So I had been thinking about painting Wallace for awhile. When I found out that one of my professors might be coming to my show, I decided to go ahead with the painting. The professor that might attend taught me Reading Creative Non Fiction (Hunter S Thompson, Joan Didion, David Foster Wallace…). He’s a nice guy, and interested in art so I figure he might get a kick out of the painting.
I think it turned out ok, but there are a few things that I would change (the eyes). Why don’t I change them? I’m afraid of making them worse. I’m also getting a little tired of painting. It’s almost becoming mechanical. It’s funny because at the end of the previous school year essays were starting to feel mechanical as well.

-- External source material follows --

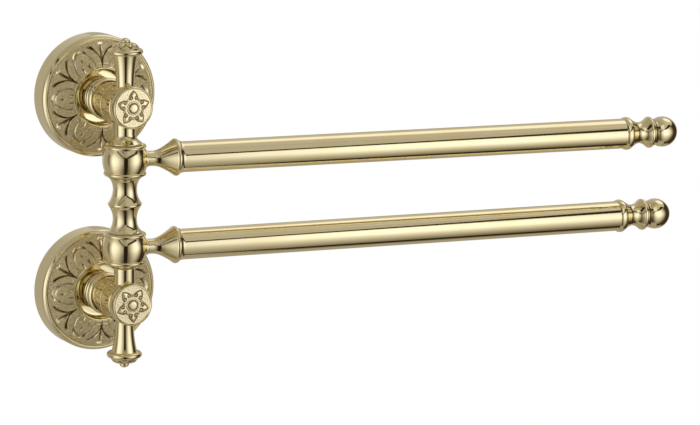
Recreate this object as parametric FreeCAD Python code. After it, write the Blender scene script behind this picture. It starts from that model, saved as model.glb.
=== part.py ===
import FreeCAD, Part
import math
import os

# Wall-mounted towel holder with two round arms that swing one above the other
# on a vertical spindle.  The spindle stands between two wall posts, each on a
# round cast rosette.
#
# Frame, in millimetres: the wall is the plane Y = 0 and the room is at Y < 0.
# +Z is up and +X runs along the wall.  The origin is on the wall, halfway
# between the two rosettes.  Every "reach" below is a distance from the wall,
# and every "along" is a distance from the spindle's axis along an arm.

# ---- driving dimensions -------------------------------------------------

POST_HEIGHT = 51.0          # centre of each rosette above or below the origin
SPINDLE_REACH = 42.5        # spindle axis to the wall
ROSETTE_RADIUS = 31.75      # 63.5 mm across
TUBE_RADIUS = 7.95          # 15.9 mm tube
TUBE_WALL = 1.0
ARM_HEIGHT = 22.9           # axis of each arm above or below the origin
BALL_ALONG = 300.8          # centre of the end ball from the spindle's axis
BALL_RADIUS = 8.1
UPPER_SWING = 7.2           # degrees forward of the wall, as the arms stand at rest
LOWER_SWING = 6.0

ROD_RADIUS = 3.0            # spindle rod, M6
ROD_CLEARANCE = 0.1         # round the rod in the fixed pieces
RUNNING_GAP = 0.06          # radial play of a bush on the rod
FACE_GAP = 0.1              # play above and below a swivel barrel
BUSH_RADIUS = 4.5
BARREL_HALF = 8.0           # half the height of a swivel barrel
BARREL_BELLY = 11.65
WASHER_THICKNESS = 0.6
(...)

I think I’m becoming mentally damaged because of the upcoming show. Or maybe my damagedness is just becoming more noticeable. I was having a panic attack before I started writing this post. I have that feeling that everyone else’s world is spinning but mine is still. People are going to start spinning by me. My little planet will be forgotten. I’ll look up and no one will be there.
No one will be there.
It also seems that if I talk about this too much, people will stop listening. They’ll hurry their spinning and move on. I wish I was one of those people who are good at being alone. Perfectly satisfied to live alone, eat alone, walk around alone, and plan alone.
I hate the idea of having to depend on people. But I suppose that’s how people have survived for so long. Having the show has made me realize how much I need people. Not having a vehicle really increases that need.
I guess I have two choices. 1) hope that when I open my eyes people will still be there, or 2) depend on no one.